> **Given instruction**: Return, exactly as written, every line from the first line of the data below through the line that contains "return np.abs(off) if".

> **Data**:
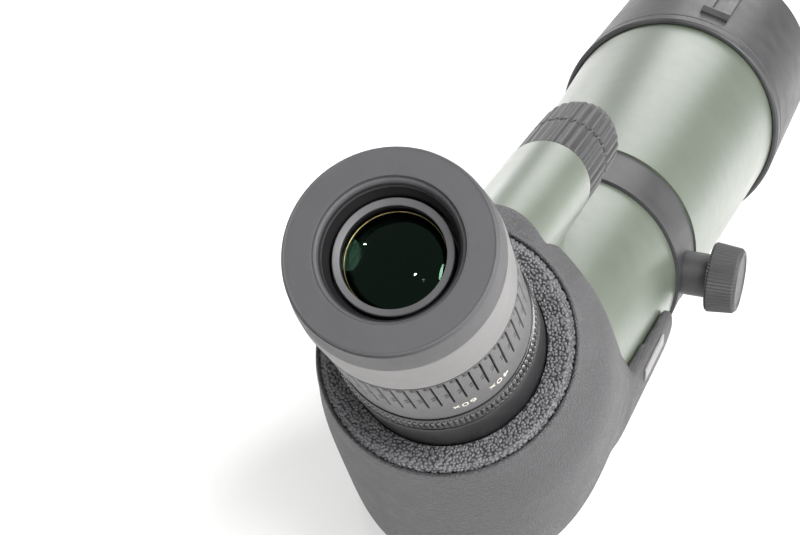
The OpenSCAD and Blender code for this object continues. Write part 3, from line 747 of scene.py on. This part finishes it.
def soften(mesh, steps, weight):
    """Moves each vertex towards the middle of its neighbours, by its weight, that many times."""
    count = len(mesh.vertices)
    spots = np.empty(count * 3)
    mesh.vertices.foreach_get("co", spots)
    spots = spots.reshape(-1, 3)
    ends = np.empty(len(mesh.edges) * 2, dtype=int)
    mesh.edges.foreach_get("vertices", ends)
    first, second = ends.reshape(-1, 2).T
    near = np.concatenate([second, first])
    here = np.concatenate([first, second])
    share = (SOFTENING * weight(spots) / np.bincount(here, minlength=count))[:, None]
    degree = np.bincount(here, minlength=count)[:, None]
    for _ in range(steps):
        total = np.stack([np.bincount(here, spots[near, axis], count) for axis in range(3)], 1)
        spots = spots + share * (total - degree * spots)
    mesh.vertices.foreach_set("co", spots.ravel())


def distance_in(place, spots, radius, height=None):
    """How far spots are from a circle about a place's axis, or from its cylinder, in millimetres."""
    inverse = np.array(place.inverted())
    local = (spots @ inverse[:3, :3].T + inverse[:3, 3]) / MM
    off = np.hypot(local[:, 0], local[:, 1]) - radius
    return np.abs(off) if height is None else np.hypot(off, local[:, 2] - height)


def armour():
    """The moulded armour: the CAD skin, remeshed evenly and softened, with a rolled lip round the port."""
    rough = bpy.data.objects.new("armour_source", nodes["rear_armour"].data.copy())
    bpy.context.scene.collection.objects.link(rough)
    remesh = rough.modifiers.new("even", "REMESH")
    remesh.mode = "VOXEL"
    remesh.voxel_size = ARMOUR_VOXEL
    remesh.use_smooth_shade = True
    bpy.context.view_layer.update()
    mesh = evaluated_mesh(rough)
    mesh.name = "armour_skin"
    top = reach("port_ring", EYE)[1]
    focus_radius = reach("coarse_focus_knob", FOCUS)[2]

    def far_from_edges(spots):
        port = (distance_in(EYE, spots, PORT_EDGE, top) - KEPT_EDGE) / EDGE_FADE
        front = (ARMOUR_FRONT - spots[:, 1]) / MM / EDGE_FADE
        ear = (distance_in(FOCUS, spots, focus_radius) - KEPT_EDGE) / EDGE_FADE
        return np.clip(np.minimum(np.minimum(port, front), ear), 0, 1)

    soften(mesh, FEW_STEPS, lambda spots: np.ones(len(spots)))
    soften(mesh, MANY_STEPS, far_from_edges)
    piece("armour_skin", mesh, Matrix.Identity(4), FINISHES["armour_rubber"], "scope_body", "armour_rubber",
          "rear_armour")
    corners = [
        (36.45, top - 4.5), (36.45, top - 1.2, 0.3), (37.0, top - 0.35, 0.6), (37.6, top - 0.8, 0.8),
        (38.5, top - 4.5), (37.4, top - 4.6),
    ]
    mesh = turned("port_lip", outline(corners, 0.4), WIDE_COLUMNS)
    piece("port_lip", mesh, EYE, FINISHES["armour_rubber"], "scope_body", "armour_rubber")


armour()

# ---------------------------------------------------------------- focus knobs

KNOB_GROOVES = 28
GROOVE_COLUMNS = 14
GROOVE_DEPTH = 0.75
GROOVE_HALF = 0.62
DIMPLE_DEPTH = 0.9
DIMPLE_HALF = 1.0
SHAFT_BORE = 3.02


def groove_relief(count, radius, split):
    """Round-bottomed grooves along a knob, with a dimple in each where the two knobs meet."""

    def relief(turn, r, z, outward):
        pitch = 2 * math.pi / count
        off = np.abs((turn + pitch / 2) % pitch - pitch / 2) * radius
        groove = GROOVE_DEPTH * bump_at(off, GROOVE_HALF)
        dimple = DIMPLE_DEPTH * bump_at(np.hypot(off, z - split), DIMPLE_HALF)
        return -(groove + dimple) * (r > radius - 4) * np.clip(outward * 3, 0, 1)

    return relief


def focus_knobs():
    """The grooved coarse knob, and the fine knob in front of it, rounded to a shallow dished end."""
    back, split, radius = reach("coarse_focus_knob", FOCUS)
    radius += 0.01
    corners = [
        (SHAFT_BORE, back), (radius - 0.5, back, 0.2), (radius, back + 0.6, 0.3), (radius, split - 0.6, 0.3),
        (radius - 0.5, split, 0.2), (SHAFT_BORE, split),
    ]
    relief = groove_relief(KNOB_GROOVES, radius, split + 0.2)
    mesh = turned("coarse_knob", outline(corners, 0.35), KNOB_GROOVES * GROOVE_COLUMNS, relief)
    piece("coarse_knob", mesh, FOCUS, FINISHES["dark_plastic"], "coarse_focus", "dark_plastic",
          "coarse_focus_knob")
    low, front, radius = reach("fine_focus_knob", FOCUS)
    radius += 0.01
    bore = SHAFT_BORE + 0.04
    corners = [
        (bore, low), (radius - 0.5, low, 0.2), (radius, low + 0.6, 0.3), (radius - 0.3, front - 7, 4.0),
        (11.6, front, 0.5), (9.4, front, 0.2), (9.1, front - 0.5, 0.1), (bore, front - 0.5),
    ]
    relief = groove_relief(KNOB_GROOVES, radius, split + 0.2)
    mesh = turned("fine_knob", outline(corners, 0.35), KNOB_GROOVES * GROOVE_COLUMNS, relief)
    piece("fine_knob", mesh, FOCUS, FINISHES["dark_plastic"], "fine_focus", "dark_plastic", "fine_focus_knob")


focus_knobs()

# ---------------------------------------------------------------- lock knob

KNURLS = 60
KNURL_COLUMNS = 8
KNURL_DEPTH = 0.3
STUD_SEAT = 8.1  # depth of the knob's bore from its bottom


def lock_knob():
    """The knurled lock knob, with a rounded rim and a shallow dished face."""
    bottom, top, radius = reach("lock_knob", LOCK)
    seat = bottom + STUD_SEAT
    corners = [
        (SHAFT_BORE, bottom), (radius - 0.6, bottom, 0.3), (radius, bottom + 0.8, 0.4),
        (radius - 0.9, top - 1.3, 0.5), (radius - 2.1, top, 0.5), (radius - 3.2, top, 0.2),
        (radius - 3.6, top - 0.45, 0.2), (0, top - 0.45), (0, seat), (SHAFT_BORE, seat),
    ]

    def relief(turn, r, z, outward):
        ridge = 0.5 + 0.5 * np.cos(turn * KNURLS)
        return -KNURL_DEPTH * ridge * (r > radius - 1.6) * np.clip((outward - 0.5) * 4, 0, 1)

    mesh = turned("lock_knob_knurled", outline(corners, 0.6), KNURLS * KNURL_COLUMNS, relief)
    piece("lock_knob_knurled", mesh, LOCK, FINISHES["dark_plastic"], "collar_lock", "dark_plastic",
          "lock_knob")


lock_knob()

# ---------------------------------------------------------------- hood

HOOD_LIP_BORE = 48.35
HOOD_WALL = 1.6
HOOD_LIP = 3.0

def sunshade():
    """The sliding hood: a rolled lip at its back, a plain barrel and a rounded front edge."""
    back, front, radius = reach("sunshade", MAIN)
    inside = radius - HOOD_WALL
    corners = [
        (HOOD_LIP_BORE, back, 0.2), (radius - 0.9, back, 0.35), (radius, back + 1.0, 0.5),
        (radius, back + 6.0, 0.1),
        (radius - 0.25, back + 6.2, 0.1), (radius - 0.25, back + 7.2, 0.1), (radius, back + 7.4, 0.1),
        (radius, front - 1.2, 0.6), (radius - 0.6, front, 0.4), (inside, front, 0.2),
        (inside, back + HOOD_LIP), (HOOD_LIP_BORE, back + HOOD_LIP),
    ]
    mesh = turned("hood_shell", outline(corners, 3.0), WIDE_COLUMNS)
    piece("hood_shell", mesh, MAIN, FINISHES["dark_plastic"], "hood", "dark_plastic", "sunshade")


sunshade()

# ---------------------------------------------------------------- stage

CAMERA_SPOT = (0.1064, -0.5542, 0.3630)
CAMERA_TURN = (60.5687, -5.6563, 21.2721)  # degrees about X, Y and Z
CAMERA_LENS = 73.19
EYE_LENS_CURVE = 42  # radius of the eye lens's front face, in millimetres
FLOOR_HALF = 4.0


def camera():
    """The camera, behind and above the eyepiece."""
    lens = bpy.data.cameras.new("camera")
    lens.lens = CAMERA_LENS
    lens.sensor_width = 36.0
    lens.clip_start = 0.01
    eye = bpy.data.objects.new("camera", lens)
    eye.location = CAMERA_SPOT
    eye.rotation_euler = Euler([math.radians(a) for a in CAMERA_TURN])
    bpy.context.scene.collection.objects.link(eye)
    bpy.context.scene.camera = eye


LIGHTS = {  # degrees round from +X, degrees up, watts
    "key_high": (-45, 50, 33),
    "key_low": (-45, 20, 9),
    "right": (24, 20, 17),
    "back_left_low": (135, 20, 9.5),
    "back_left_high": (135, 50, 5),
    "back_low": (90, 20, 3.2),
    "back_high": (90, 50, 2.6),
}
LIGHT_DISTANCE = 1.5
LIGHT_SIZE = 0.7
AIM = Vector((0, -0.06, 0.08))
WORLD_STRENGTH = 0.4


def soft_light(name, turn, rise, power):
    """A round soft light that looks at the object."""
    lamp = bpy.data.lights.new(name, "AREA")
    lamp.shape = "DISK"
    lamp.size = LIGHT_SIZE
    lamp.energy = power
    turn, rise = math.radians(turn), math.radians(rise)
    away = Vector((math.cos(turn) * math.cos(rise), math.sin(turn) * math.cos(rise), math.sin(rise)))
    holder = bpy.data.objects.new(name, lamp)
    holder.location = AIM + away * LIGHT_DISTANCE
    holder.rotation_euler = away.to_track_quat("Z", "Y").to_euler()
    bpy.context.scene.collection.objects.link(holder)


# where the eye lens mirrors a small lamp, in millimetres from the lens's middle
GLINTS = ((-8.43, 1.88), (5.91, -2.06))
GLINT_POWER = 1.2
GLINT_SIZE = 0.03


def glints():
    """Two small lamps, each put where the front of the eye lens mirrors it into the camera."""
    pole = reach("eye_lens", EYE)[1]
    inverse = EYE.inverted()
    camera_spot = inverse @ Vector(CAMERA_SPOT)
    centre = Vector((0, 0, pole - EYE_LENS_CURVE)) * MM
    for k, (x, y) in enumerate(GLINTS):
        rise = math.sqrt(EYE_LENS_CURVE ** 2 - x * x - y * y)
        spot = centre + Vector((x, y, rise)) * MM
        normal = (spot - centre).normalized()
        ray = (spot - camera_spot).normalized()
        mirrored = ray - 2 * ray.dot(normal) * normal
        lamp = bpy.data.lights.new(f"glint_{k}", "AREA")
        lamp.shape = "DISK"
        lamp.size = GLINT_SIZE
        lamp.energy = GLINT_POWER
        holder = bpy.data.objects.new(f"glint_{k}", lamp)
        holder.location = EYE @ (spot + mirrored)
        holder.rotation_euler = (-(EYE.to_3x3() @ mirrored)).to_track_quat("-Z", "Y").to_euler()
        bpy.context.scene.collection.objects.link(holder)


def stage():
    """The pale floor, the even white world and the soft lights."""
    floor = bpy.data.meshes.new("floor")
    corners = [(x * FLOOR_HALF, y * FLOOR_HALF, 0) for x, y in ((-1, -1), (1, -1), (1, 1), (-1, 1))]
    floor.from_pydata(corners, [], [(0, 1, 2, 3)])
    ground = bpy.data.objects.new("floor", floor)
    floor.materials.append(floor_paint())
    bpy.context.scene.collection.objects.link(ground)
    world = bpy.data.worlds.new("world")
    world.use_nodes = True
    world.node_tree.nodes["Background"].inputs["Color"].default_value = (1, 1, 1, 1)
    world.node_tree.nodes["Background"].inputs["Strength"].default_value = WORLD_STRENGTH
    bpy.context.scene.world = world
    bpy.context.scene.view_settings.view_transform = "Standard"
    for name, values in LIGHTS.items():
        soft_light(name, *values)


camera()
stage()
glints()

> **Written response**:
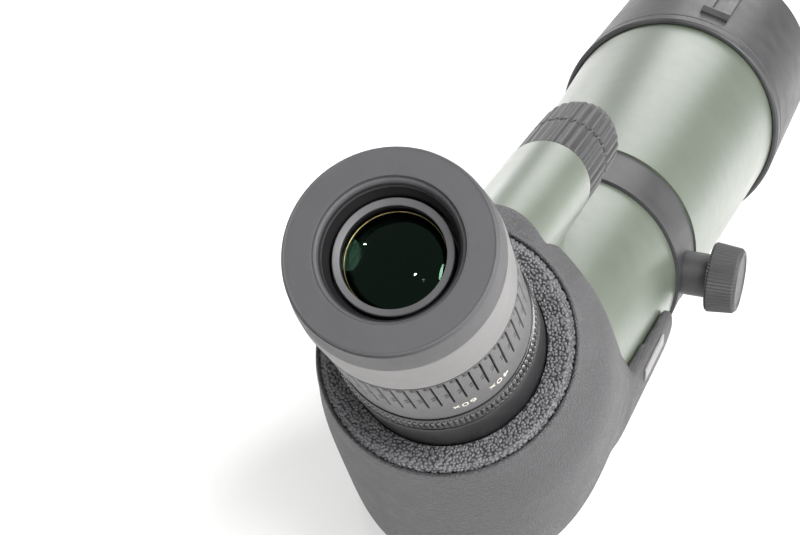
The OpenSCAD and Blender code for this object continues. Write part 3, from line 747 of scene.py on. This part finishes it.
def soften(mesh, steps, weight):
    """Moves each vertex towards the middle of its neighbours, by its weight, that many times."""
    count = len(mesh.vertices)
    spots = np.empty(count * 3)
    mesh.vertices.foreach_get("co", spots)
    spots = spots.reshape(-1, 3)
    ends = np.empty(len(mesh.edges) * 2, dtype=int)
    mesh.edges.foreach_get("vertices", ends)
    first, second = ends.reshape(-1, 2).T
    near = np.concatenate([second, first])
    here = np.concatenate([first, second])
    share = (SOFTENING * weight(spots) / np.bincount(here, minlength=count))[:, None]
    degree = np.bincount(here, minlength=count)[:, None]
    for _ in range(steps):
        total = np.stack([np.bincount(here, spots[near, axis], count) for axis in range(3)], 1)
        spots = spots + share * (total - degree * spots)
    mesh.vertices.foreach_set("co", spots.ravel())


def distance_in(place, spots, radius, height=None):
    """How far spots are from a circle about a place's axis, or from its cylinder, in millimetres."""
    inverse = np.array(place.inverted())
    local = (spots @ inverse[:3, :3].T + inverse[:3, 3]) / MM
    off = np.hypot(local[:, 0], local[:, 1]) - radius
    return np.abs(off) if height is None else np.hypot(off, local[:, 2] - height)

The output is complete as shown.